● EXERCISE REQUIREMENTS: From the listing below, pick out each line with the word "part".

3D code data
START

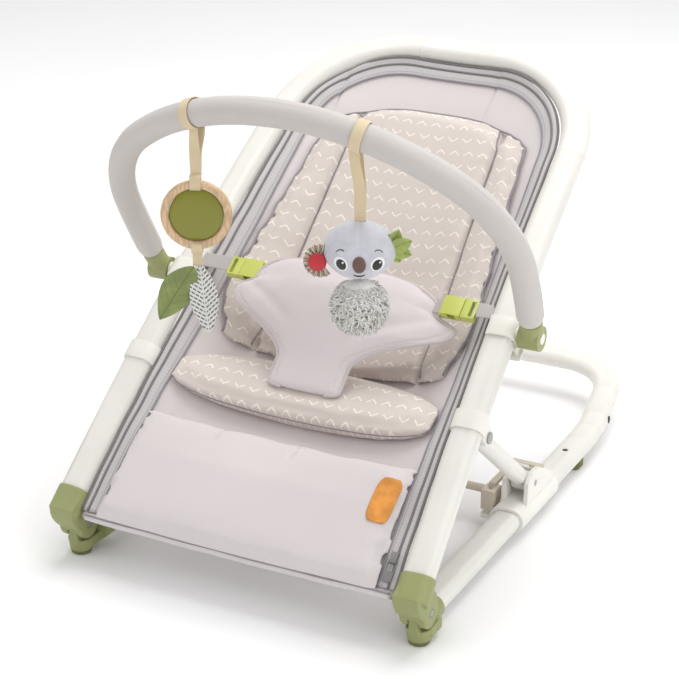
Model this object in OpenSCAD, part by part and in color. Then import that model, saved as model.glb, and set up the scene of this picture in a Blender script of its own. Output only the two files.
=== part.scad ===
// Bouncer seat: reclining tube frame, padded cover, newborn insert and toy arch.
// Millimetres. +X is the baby's left side, -Y the foot end, +Y the head end, +Z up.
// The origin is on the floor below the middle of the bounding box.

/* [Frame tubes] */
// Width of the flat-oval tube across its flat
tube_w = 34; // [30:0.5:36]
// Thickness of the flat-oval tube
tube_t = 22; // [18:0.5:24]
// Wall of the tubes
tube_wall = 1.6; // [1.2:0.1:2.5]
// Distance of each floor rail from the middle
rail_x = 203; // [195:1:210]
// Height of the floor rails' centre line
rail_z = 24; // [22:0.5:28]
// Slope of the raised rear bow of the floor frame
bow_slope = 8; // [4:0.5:10]
// Slope of the seat frame at its top, in degrees
seat_slope = 31.6; // [29:0.1:34]
// Inward lean of each seat frame leg
seat_lean = 2.2; // [1:0.1:3]

/* [Recline linkage] */
// Distance from the first lock hole to the second
lock_pitch = 84; // [80:0.5:88]
// Diameter of each strut
strut_d = 20; // [16:0.5:22]
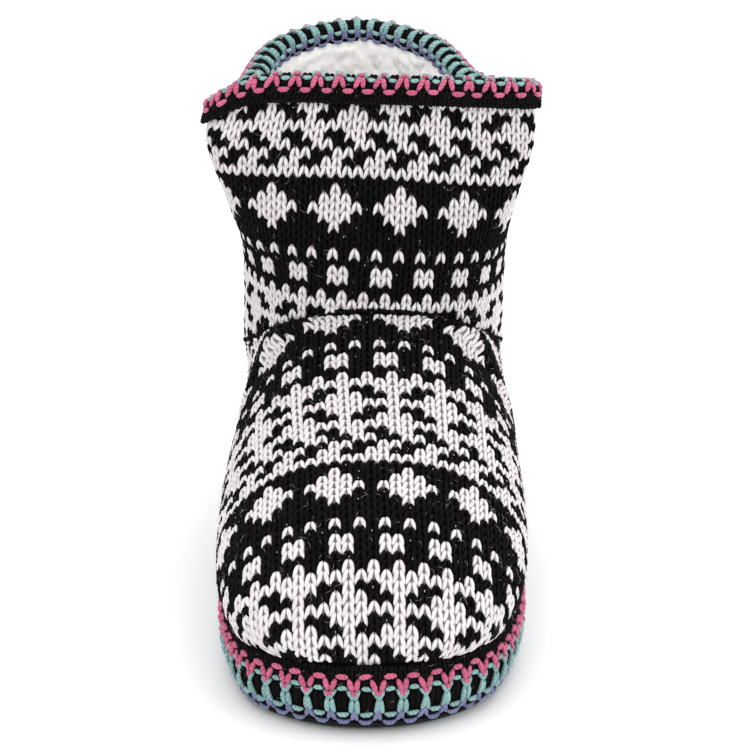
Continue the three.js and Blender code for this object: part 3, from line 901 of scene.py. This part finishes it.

END

● PROBLEM SOLUTION:
Model this object in OpenSCAD, part by part and in color. Then import that model, saved as model.glb, and set up the scene of this picture in a Blender script of its own. Output only the two files.
=== part.scad ===
Continue the three.js and Blender code for this object: part 3, from line 901 of scene.py. This part finishes it.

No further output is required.